▶ SET TASK
Below is the data. Give it again, complete and exact.

▶ GIVEN INFORMATION

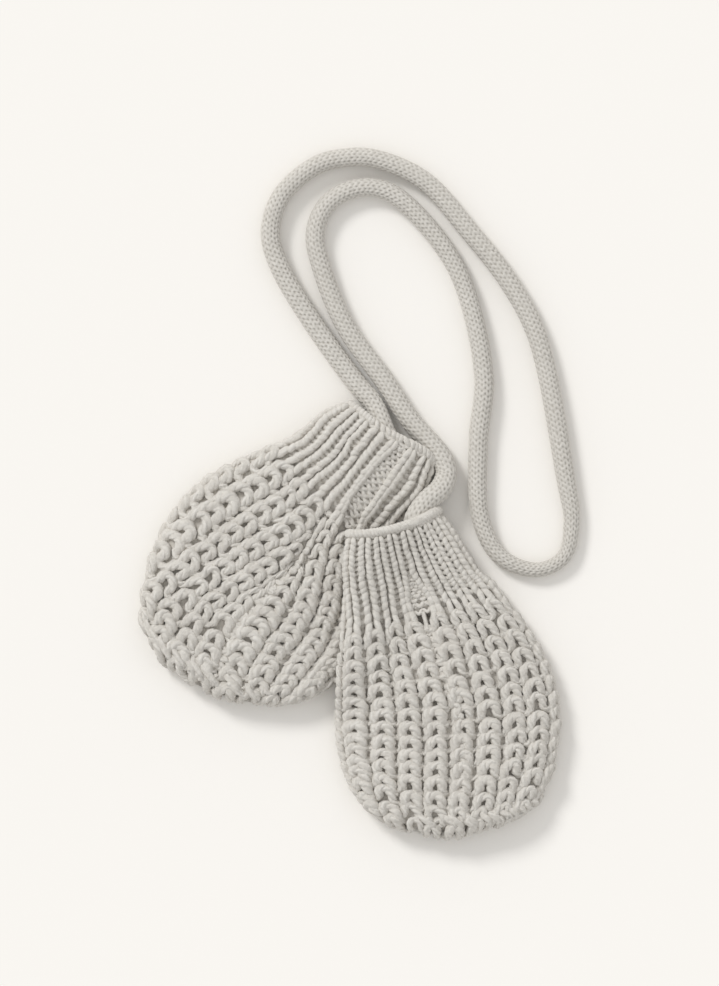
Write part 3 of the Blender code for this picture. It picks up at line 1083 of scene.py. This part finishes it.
        # The last span runs on past the last column, so the columns are unrolled before the curve is run.
        fine = self.run(table, total)
        turns = self.form.turn(fine[:, 0], np.clip(fine[:, 1], *self.reach))
        width = self.column_width(along, fine[:, 0]) / self.stitch.width
        size = np.clip(width**self.radius_power, *self.size_limits)
        sink = self.sink(turns) + self.narrow_sink * (1 - smooth_step(*self.squeezed, width))
        fine[:, 1] = np.clip(fine[:, 1], self.form.alongs[0], 2.0)
        points = self.form.place(fine[:, 0], fine[:, 1], fine[:, 2] * MM * size - sink, self.reach)
        radii = fine[:, 3] * MM * size
        points[:, 2] = np.maximum(points[:, 2], self.floor_gap + radii)
        return points, radii, fine[:, 4]

    def run(self, table: np.ndarray, total: int) -> np.ndarray:
        """Return the course's smooth closed line in the knitting's own coordinates.

        Args:
            table: Its knots: column, place, height, radius and tone.
            total: Columns round the mitten.

        Returns:
            The same values for each point of the line.
        """
        offset = np.zeros_like(table)
        offset[:, 0] = np.linspace(0, total, len(table), endpoint=False)
        fine = closed_spline(table - offset, self.samples)
        fine[:, 0] += np.linspace(0, total, len(fine), endpoint=False)
        return fine

    def column_width(self, along: float, column: np.ndarray) -> np.ndarray:
        """Return the real width of each point's column at a row.

        Args:
            along: The row's place.
            column: The points' places round the knitting.

        Returns:
            One width for each point.
        """
        edges = np.arange(2 * COLUMNS + 1, dtype=float)
        edges[-1] -= 1e-6
        row = np.full(len(edges), along)
        points = self.form.place(edges, row, np.zeros(len(edges)), self.reach)
        widths = np.linalg.norm(np.diff(points, axis=0), axis=1)
        middles = np.concatenate([[-0.5], edges[:-1] + 0.5, [2 * COLUMNS + 0.5]])
        return np.interp(np.mod(column, 2 * COLUMNS), middles, [widths[-1], *widths, widths[0]])

    def sink(self, turns: np.ndarray) -> np.ndarray:
        """Return how far the yarn lies deeper at the edges and below than on the upper side.

        Args:
            turns: The points' turns round the mitten.

        Returns:
            One depth for each point.
        """
        turns = np.mod(turns, 2)
        edge = np.where(turns <= 1, np.minimum(turns, 1 - turns), np.maximum(1 - turns, turns - 2))
        above, below = self.edge_reach
        upper = self.edge_sink * (1 - smooth_step(0.0, above, edge))
        lower = self.edge_sink + (self.lower_sink - self.edge_sink) * smooth_step(0.0, below, -edge)
        return np.where(turns <= 1, upper, lower)


@dataclass
class ClothWall(Dressing):
    """The thin closed wall of cloth under a mitten's yarn, which is the sheet that its maker knitted.

    Attributes:
        first: Place of its first edge.
        last: Place of its last edge, or 2 for a closed tip.
        inset: Depth of its outer face.
        pit_place: Where along the mitten the dent behind the opening's two holes is.
        pit_reach: How far it spreads, in columns and along the mitten.
    """

    first: float
    last: float
    inset: float
    thickness: float = 0.8 * MM
    pit_place: float = 1.028
    pit_reach: tuple[float, float] = (0.28, 0.035)
    steps: int = 80
    rows: int = 30

    def build(self) -> bpy.types.Object:
        """Wrap a grid round the form, close it and give it a thickness.

        Returns:
            The linked wall.
        """
        mesh = bmesh.new()
        bmesh.ops.create_grid(mesh, x_segments=self.steps, y_segments=self.rows, size=0.5)
        flat = np.array([vertex.co for vertex in mesh.verts])
        column = (flat[:, 0] + 0.5) * 2 * COLUMNS
        share = flat[:, 1] + 0.5
        along = self.first + share * (self.last - self.first)
        opening = self.form.opening
        near_column = np.clip(1 - np.abs(column - opening.column) / self.pit_reach[0], 0, 1)
        near_place = np.clip(1 - np.abs(along - self.pit_place) / self.pit_reach[1], 0, 1)
        placed = self.form.place(column, along, -self.inset - opening.pit * near_column * near_place)
        for vertex, point in zip(mesh.verts, placed):
            vertex.co = point
        bmesh.ops.remove_doubles(mesh, verts=mesh.verts[:], dist=0.01 * MM)
        if self.last >= 2.0:
            self.close_tip(mesh)
        bmesh.ops.recalc_face_normals(mesh, faces=mesh.faces[:])
        bmesh.ops.triangulate(mesh, faces=[f for f in mesh.faces if len(f.verts) > 4])
        data = bpy.data.meshes.new(self.name)
        mesh.to_mesh(data)
        mesh.free()
        data.shade_smooth()
        data.materials.append(self.finish.material())
        item = link(bpy.data.objects.new(self.name, data))
        wall = item.modifiers.new("wall", "SOLIDIFY")
        wall.thickness = self.thickness
        wall.offset = -1.0
        return item

    @staticmethod
    def close_tip(mesh: bmesh.types.BMesh) -> None:
        """Fill the slit at the tip, the one of the wall's two open edges that lies lower in the photo.

        Args:
            mesh: The wall's outer face.
        """
        loops: list[set] = []
        boundary = {edge for edge in mesh.edges if edge.is_boundary}
        while boundary:
            queue, found = [next(iter(boundary))], set()
            while queue:
                edge = queue.pop()
                if edge in found:
                    continue
                found.add(edge)
                queue += [e for v in edge.verts for e in v.link_edges if e in boundary and e not in found]
            boundary -= found
            loops.append(found)
        lowest = min(loops, key=lambda loop: np.mean([v.co.y for edge in loop for v in edge.verts]))
        bmesh.ops.holes_fill(mesh, edges=[edge for edge in mesh.edges if edge in lowest], sides=0)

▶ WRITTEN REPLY
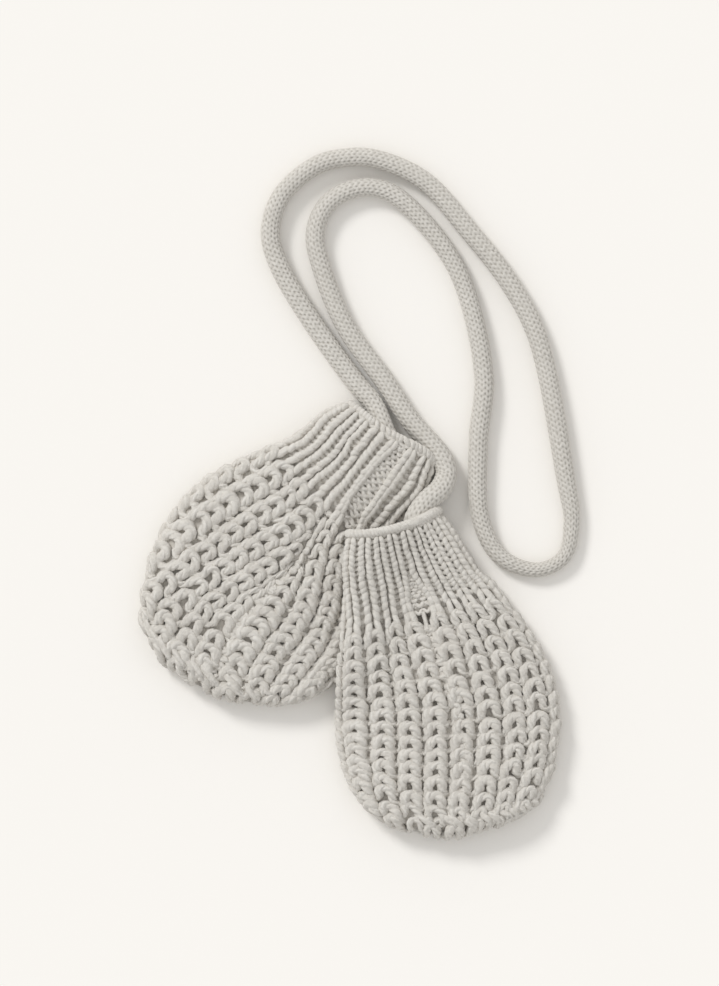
Write part 3 of the Blender code for this picture. It picks up at line 1083 of scene.py. This part finishes it.
        # The last span runs on past the last column, so the columns are unrolled before the curve is run.
        fine = self.run(table, total)
        turns = self.form.turn(fine[:, 0], np.clip(fine[:, 1], *self.reach))
        width = self.column_width(along, fine[:, 0]) / self.stitch.width
        size = np.clip(width**self.radius_power, *self.size_limits)
        sink = self.sink(turns) + self.narrow_sink * (1 - smooth_step(*self.squeezed, width))
        fine[:, 1] = np.clip(fine[:, 1], self.form.alongs[0], 2.0)
        points = self.form.place(fine[:, 0], fine[:, 1], fine[:, 2] * MM * size - sink, self.reach)
        radii = fine[:, 3] * MM * size
        points[:, 2] = np.maximum(points[:, 2], self.floor_gap + radii)
        return points, radii, fine[:, 4]

    def run(self, table: np.ndarray, total: int) -> np.ndarray:
        """Return the course's smooth closed line in the knitting's own coordinates.

        Args:
            table: Its knots: column, place, height, radius and tone.
            total: Columns round the mitten.

        Returns:
            The same values for each point of the line.
        """
        offset = np.zeros_like(table)
        offset[:, 0] = np.linspace(0, total, len(table), endpoint=False)
        fine = closed_spline(table - offset, self.samples)
        fine[:, 0] += np.linspace(0, total, len(fine), endpoint=False)
        return fine

    def column_width(self, along: float, column: np.ndarray) -> np.ndarray:
        """Return the real width of each point's column at a row.

        Args:
            along: The row's place.
            column: The points' places round the knitting.

        Returns:
            One width for each point.
        """
        edges = np.arange(2 * COLUMNS + 1, dtype=float)
        edges[-1] -= 1e-6
        row = np.full(len(edges), along)
        points = self.form.place(edges, row, np.zeros(len(edges)), self.reach)
        widths = np.linalg.norm(np.diff(points, axis=0), axis=1)
        middles = np.concatenate([[-0.5], edges[:-1] + 0.5, [2 * COLUMNS + 0.5]])
        return np.interp(np.mod(column, 2 * COLUMNS), middles, [widths[-1], *widths, widths[0]])

    def sink(self, turns: np.ndarray) -> np.ndarray:
        """Return how far the yarn lies deeper at the edges and below than on the upper side.

        Args:
            turns: The points' turns round the mitten.

        Returns:
            One depth for each point.
        """
        turns = np.mod(turns, 2)
        edge = np.where(turns <= 1, np.minimum(turns, 1 - turns), np.maximum(1 - turns, turns - 2))
        above, below = self.edge_reach
        upper = self.edge_sink * (1 - smooth_step(0.0, above, edge))
        lower = self.edge_sink + (self.lower_sink - self.edge_sink) * smooth_step(0.0, below, -edge)
        return np.where(turns <= 1, upper, lower)


@dataclass
class ClothWall(Dressing):
    """The thin closed wall of cloth under a mitten's yarn, which is the sheet that its maker knitted.

    Attributes:
        first: Place of its first edge.
        last: Place of its last edge, or 2 for a closed tip.
        inset: Depth of its outer face.
        pit_place: Where along the mitten the dent behind the opening's two holes is.
        pit_reach: How far it spreads, in columns and along the mitten.
    """

    first: float
    last: float
    inset: float
    thickness: float = 0.8 * MM
    pit_place: float = 1.028
    pit_reach: tuple[float, float] = (0.28, 0.035)
    steps: int = 80
    rows: int = 30

    def build(self) -> bpy.types.Object:
        """Wrap a grid round the form, close it and give it a thickness.

        Returns:
            The linked wall.
        """
        mesh = bmesh.new()
        bmesh.ops.create_grid(mesh, x_segments=self.steps, y_segments=self.rows, size=0.5)
        flat = np.array([vertex.co for vertex in mesh.verts])
        column = (flat[:, 0] + 0.5) * 2 * COLUMNS
        share = flat[:, 1] + 0.5
        along = self.first + share * (self.last - self.first)
        opening = self.form.opening
        near_column = np.clip(1 - np.abs(column - opening.column) / self.pit_reach[0], 0, 1)
        near_place = np.clip(1 - np.abs(along - self.pit_place) / self.pit_reach[1], 0, 1)
        placed = self.form.place(column, along, -self.inset - opening.pit * near_column * near_place)
        for vertex, point in zip(mesh.verts, placed):
            vertex.co = point
        bmesh.ops.remove_doubles(mesh, verts=mesh.verts[:], dist=0.01 * MM)
        if self.last >= 2.0:
            self.close_tip(mesh)
        bmesh.ops.recalc_face_normals(mesh, faces=mesh.faces[:])
        bmesh.ops.triangulate(mesh, faces=[f for f in mesh.faces if len(f.verts) > 4])
        data = bpy.data.meshes.new(self.name)
        mesh.to_mesh(data)
        mesh.free()
        data.shade_smooth()
        data.materials.append(self.finish.material())
        item = link(bpy.data.objects.new(self.name, data))
        wall = item.modifiers.new("wall", "SOLIDIFY")
        wall.thickness = self.thickness
        wall.offset = -1.0
        return item

    @staticmethod
    def close_tip(mesh: bmesh.types.BMesh) -> None:
        """Fill the slit at the tip, the one of the wall's two open edges that lies lower in the photo.

        Args:
            mesh: The wall's outer face.
        """
        loops: list[set] = []
        boundary = {edge for edge in mesh.edges if edge.is_boundary}
        while boundary:
            queue, found = [next(iter(boundary))], set()
            while queue:
                edge = queue.pop()
                if edge in found:
                    continue
                found.add(edge)
                queue += [e for v in edge.verts for e in v.link_edges if e in boundary and e not in found]
            boundary -= found
            loops.append(found)
        lowest = min(loops, key=lambda loop: np.mean([v.co.y for edge in loop for v in edge.verts]))
        bmesh.ops.holes_fill(mesh, edges=[edge for edge in mesh.edges if edge in lowest], sides=0)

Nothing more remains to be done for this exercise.